• [DATASET EXTRACT]:

⟨

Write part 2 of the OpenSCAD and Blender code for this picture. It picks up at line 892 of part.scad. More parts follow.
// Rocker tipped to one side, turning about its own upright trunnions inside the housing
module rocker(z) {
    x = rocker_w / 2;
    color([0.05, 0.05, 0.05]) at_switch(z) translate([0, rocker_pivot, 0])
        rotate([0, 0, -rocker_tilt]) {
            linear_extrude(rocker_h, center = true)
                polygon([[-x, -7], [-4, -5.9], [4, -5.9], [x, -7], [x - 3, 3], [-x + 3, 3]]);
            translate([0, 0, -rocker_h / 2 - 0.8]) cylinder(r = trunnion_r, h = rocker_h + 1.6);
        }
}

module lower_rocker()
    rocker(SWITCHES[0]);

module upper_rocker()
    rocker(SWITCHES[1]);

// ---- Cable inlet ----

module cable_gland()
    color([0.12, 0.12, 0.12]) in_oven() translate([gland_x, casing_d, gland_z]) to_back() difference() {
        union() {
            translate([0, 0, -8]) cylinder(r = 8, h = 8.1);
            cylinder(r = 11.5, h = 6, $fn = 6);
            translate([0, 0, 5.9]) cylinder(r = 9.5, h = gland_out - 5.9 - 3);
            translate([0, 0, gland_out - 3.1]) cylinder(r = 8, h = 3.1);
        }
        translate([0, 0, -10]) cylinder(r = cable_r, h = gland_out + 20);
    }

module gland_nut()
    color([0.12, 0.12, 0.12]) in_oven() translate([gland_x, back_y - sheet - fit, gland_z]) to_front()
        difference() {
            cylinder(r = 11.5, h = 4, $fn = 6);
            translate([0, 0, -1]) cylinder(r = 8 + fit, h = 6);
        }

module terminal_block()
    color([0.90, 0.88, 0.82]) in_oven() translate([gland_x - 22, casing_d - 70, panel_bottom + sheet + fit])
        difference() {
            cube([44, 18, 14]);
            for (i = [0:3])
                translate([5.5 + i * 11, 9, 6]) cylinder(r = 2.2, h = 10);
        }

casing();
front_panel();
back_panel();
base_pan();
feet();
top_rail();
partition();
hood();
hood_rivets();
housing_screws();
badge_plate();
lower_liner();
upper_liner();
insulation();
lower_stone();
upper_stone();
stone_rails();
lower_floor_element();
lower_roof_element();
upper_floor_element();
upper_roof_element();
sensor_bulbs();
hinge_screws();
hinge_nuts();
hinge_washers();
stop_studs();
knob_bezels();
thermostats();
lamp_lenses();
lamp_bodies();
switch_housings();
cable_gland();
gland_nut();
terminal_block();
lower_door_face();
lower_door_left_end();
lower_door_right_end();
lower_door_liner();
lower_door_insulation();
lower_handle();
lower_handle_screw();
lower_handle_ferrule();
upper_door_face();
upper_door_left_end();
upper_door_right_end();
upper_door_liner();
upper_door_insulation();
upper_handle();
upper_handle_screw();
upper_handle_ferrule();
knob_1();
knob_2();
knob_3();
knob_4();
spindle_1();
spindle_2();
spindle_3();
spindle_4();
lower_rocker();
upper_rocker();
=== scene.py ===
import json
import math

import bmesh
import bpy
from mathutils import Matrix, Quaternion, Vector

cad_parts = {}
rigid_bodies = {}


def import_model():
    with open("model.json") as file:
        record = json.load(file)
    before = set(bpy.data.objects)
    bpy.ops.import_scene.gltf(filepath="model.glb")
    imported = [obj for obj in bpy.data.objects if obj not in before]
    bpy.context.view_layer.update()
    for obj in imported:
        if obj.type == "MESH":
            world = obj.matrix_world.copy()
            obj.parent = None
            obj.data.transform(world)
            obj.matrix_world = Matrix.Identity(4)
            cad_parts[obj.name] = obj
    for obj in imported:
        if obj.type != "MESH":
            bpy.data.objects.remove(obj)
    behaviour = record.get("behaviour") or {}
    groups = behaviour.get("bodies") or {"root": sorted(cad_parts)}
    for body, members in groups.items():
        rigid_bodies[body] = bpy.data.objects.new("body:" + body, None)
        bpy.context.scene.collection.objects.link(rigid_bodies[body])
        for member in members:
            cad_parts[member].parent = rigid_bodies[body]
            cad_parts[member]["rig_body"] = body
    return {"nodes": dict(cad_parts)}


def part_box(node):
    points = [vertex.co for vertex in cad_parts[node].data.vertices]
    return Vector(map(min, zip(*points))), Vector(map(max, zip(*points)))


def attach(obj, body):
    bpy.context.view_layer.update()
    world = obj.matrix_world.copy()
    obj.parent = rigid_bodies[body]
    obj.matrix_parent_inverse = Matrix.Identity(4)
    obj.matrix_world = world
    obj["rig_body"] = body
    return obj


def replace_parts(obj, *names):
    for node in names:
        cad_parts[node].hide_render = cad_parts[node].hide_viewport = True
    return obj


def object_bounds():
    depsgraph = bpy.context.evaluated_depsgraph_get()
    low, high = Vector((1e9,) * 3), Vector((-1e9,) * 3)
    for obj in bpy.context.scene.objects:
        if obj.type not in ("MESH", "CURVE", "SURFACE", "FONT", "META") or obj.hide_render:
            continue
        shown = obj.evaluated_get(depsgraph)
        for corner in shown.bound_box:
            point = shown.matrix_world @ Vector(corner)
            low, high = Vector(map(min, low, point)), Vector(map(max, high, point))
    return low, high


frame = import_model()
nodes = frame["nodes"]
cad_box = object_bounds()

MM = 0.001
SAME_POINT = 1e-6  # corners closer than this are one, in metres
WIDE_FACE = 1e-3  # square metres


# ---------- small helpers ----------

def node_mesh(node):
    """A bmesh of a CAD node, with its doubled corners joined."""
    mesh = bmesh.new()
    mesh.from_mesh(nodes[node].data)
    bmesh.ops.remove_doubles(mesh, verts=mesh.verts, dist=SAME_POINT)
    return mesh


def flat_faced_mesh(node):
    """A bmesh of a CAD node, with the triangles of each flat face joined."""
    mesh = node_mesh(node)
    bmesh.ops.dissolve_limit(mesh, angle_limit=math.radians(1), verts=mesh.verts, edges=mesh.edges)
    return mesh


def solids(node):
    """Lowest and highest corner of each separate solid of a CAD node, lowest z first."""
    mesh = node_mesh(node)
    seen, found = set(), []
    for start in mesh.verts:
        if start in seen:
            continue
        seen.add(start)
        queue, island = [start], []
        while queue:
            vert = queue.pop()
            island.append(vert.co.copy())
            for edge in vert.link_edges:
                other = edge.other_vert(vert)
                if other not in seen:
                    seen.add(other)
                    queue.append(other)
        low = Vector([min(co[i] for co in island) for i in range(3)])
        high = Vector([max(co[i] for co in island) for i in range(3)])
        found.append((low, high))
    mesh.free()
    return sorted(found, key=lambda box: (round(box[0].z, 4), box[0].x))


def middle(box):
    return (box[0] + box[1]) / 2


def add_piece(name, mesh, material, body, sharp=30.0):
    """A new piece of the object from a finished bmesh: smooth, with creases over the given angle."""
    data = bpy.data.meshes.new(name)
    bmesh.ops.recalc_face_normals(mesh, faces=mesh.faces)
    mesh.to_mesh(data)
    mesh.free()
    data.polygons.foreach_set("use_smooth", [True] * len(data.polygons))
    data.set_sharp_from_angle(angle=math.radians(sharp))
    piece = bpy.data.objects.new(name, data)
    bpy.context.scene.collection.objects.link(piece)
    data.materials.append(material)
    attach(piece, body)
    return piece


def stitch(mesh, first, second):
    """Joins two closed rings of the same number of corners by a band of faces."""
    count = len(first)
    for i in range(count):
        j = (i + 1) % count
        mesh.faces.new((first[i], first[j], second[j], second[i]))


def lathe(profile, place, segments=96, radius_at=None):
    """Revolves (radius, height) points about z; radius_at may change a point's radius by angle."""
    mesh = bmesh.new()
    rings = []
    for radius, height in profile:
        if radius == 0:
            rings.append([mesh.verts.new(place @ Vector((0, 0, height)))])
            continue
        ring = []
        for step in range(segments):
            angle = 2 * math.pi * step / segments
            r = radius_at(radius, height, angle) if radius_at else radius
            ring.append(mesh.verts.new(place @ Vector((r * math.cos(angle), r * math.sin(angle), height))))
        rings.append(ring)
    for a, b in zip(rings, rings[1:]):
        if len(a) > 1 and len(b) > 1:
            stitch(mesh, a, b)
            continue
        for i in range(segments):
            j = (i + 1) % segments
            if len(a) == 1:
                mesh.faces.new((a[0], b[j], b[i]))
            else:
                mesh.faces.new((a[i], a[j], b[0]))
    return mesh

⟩

• [STATED PROBLEM]: Copy, from the material above, each line in which the string "this" occurs.

• [CORRECT RESULT]:
Write part 2 of the OpenSCAD and Blender code for this picture. It picks up at line 892 of part.scad. More parts follow.
SAME_POINT = 1e-6  # corners closer than this are one, in metres